I’ve been rolling this subject forward on the personal level up until now, let’s ‘zoom out’ for a look at the macro environment.

The economy has shed tens of millions of jobs, off shoring is still a major issue and nobody with the power to curb it is doing anything about it. There is no ‘accident’ here nor is it merely an ‘oversight’. Most of our ‘allies’ have ‘export based’ economies, if we close off access to our markets, they have no place to turn.

Yet for the US to recover, we need every job we can get our hands on.

Eventually this will turn into a ‘do what you’ve got to do’ sort of situation. We will have to start producing what we can for ourselves just as our ‘allies’ will have to scale back their export based economies.

Until this ‘re-balancing’ of local economies takes place there is going to be a whole lot of ‘pain’ happening throughout the world.

Once again, there is no such thing as magic and time is the enemy. The speed with which local economies can re-balance directly effects the amount of carnage any given society experiences.

There is, naturally, another enemy waiting in the wings and that enemy is those who have benefited from destroying the global economy.
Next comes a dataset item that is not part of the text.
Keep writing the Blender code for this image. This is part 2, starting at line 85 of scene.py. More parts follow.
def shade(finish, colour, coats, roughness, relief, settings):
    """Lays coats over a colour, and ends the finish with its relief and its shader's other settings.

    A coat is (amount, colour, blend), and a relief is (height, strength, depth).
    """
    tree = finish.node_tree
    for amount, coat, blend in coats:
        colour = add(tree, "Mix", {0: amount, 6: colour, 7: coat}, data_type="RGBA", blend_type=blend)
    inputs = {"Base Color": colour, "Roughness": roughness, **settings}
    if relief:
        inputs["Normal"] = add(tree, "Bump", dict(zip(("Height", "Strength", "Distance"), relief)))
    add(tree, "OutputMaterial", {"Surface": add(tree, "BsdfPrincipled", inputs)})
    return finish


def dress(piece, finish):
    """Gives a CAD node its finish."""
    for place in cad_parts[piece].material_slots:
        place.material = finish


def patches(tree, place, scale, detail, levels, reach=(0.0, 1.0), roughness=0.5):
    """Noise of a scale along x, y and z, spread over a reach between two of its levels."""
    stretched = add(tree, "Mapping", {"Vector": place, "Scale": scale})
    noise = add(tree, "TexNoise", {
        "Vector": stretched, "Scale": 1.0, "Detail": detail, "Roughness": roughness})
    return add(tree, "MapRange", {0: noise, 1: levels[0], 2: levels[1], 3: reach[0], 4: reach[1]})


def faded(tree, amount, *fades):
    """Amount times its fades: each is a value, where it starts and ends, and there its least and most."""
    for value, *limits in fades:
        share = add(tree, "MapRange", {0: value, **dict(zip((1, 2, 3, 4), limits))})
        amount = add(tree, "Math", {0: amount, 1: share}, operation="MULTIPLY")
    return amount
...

How quickly can these powerful criminals, who will adamantly resist change, be dealt with?

Since these multi-national criminals effectively control the governments of the world, I’d posit the pain they are inflicting upon us will be long lasting indeed.

That said, it’s never been easy.

We were standing pretty much in this exact same spot 90 years ago…and we gave the capitalists another chance.

Will we let them ‘off the hook’ again?

I don’t think our children can afford such leniency. The future of our species now depends on our pursuing a more sustainable path.

If we are to survive we must stop enslaving one another for our own selfish ends.

So, since there is no ‘recovery’ possible, what’s it going to be?

Do we select a new path or do we allow the greed-heads among us to drive our entire species over the cliff as we return to barbarism?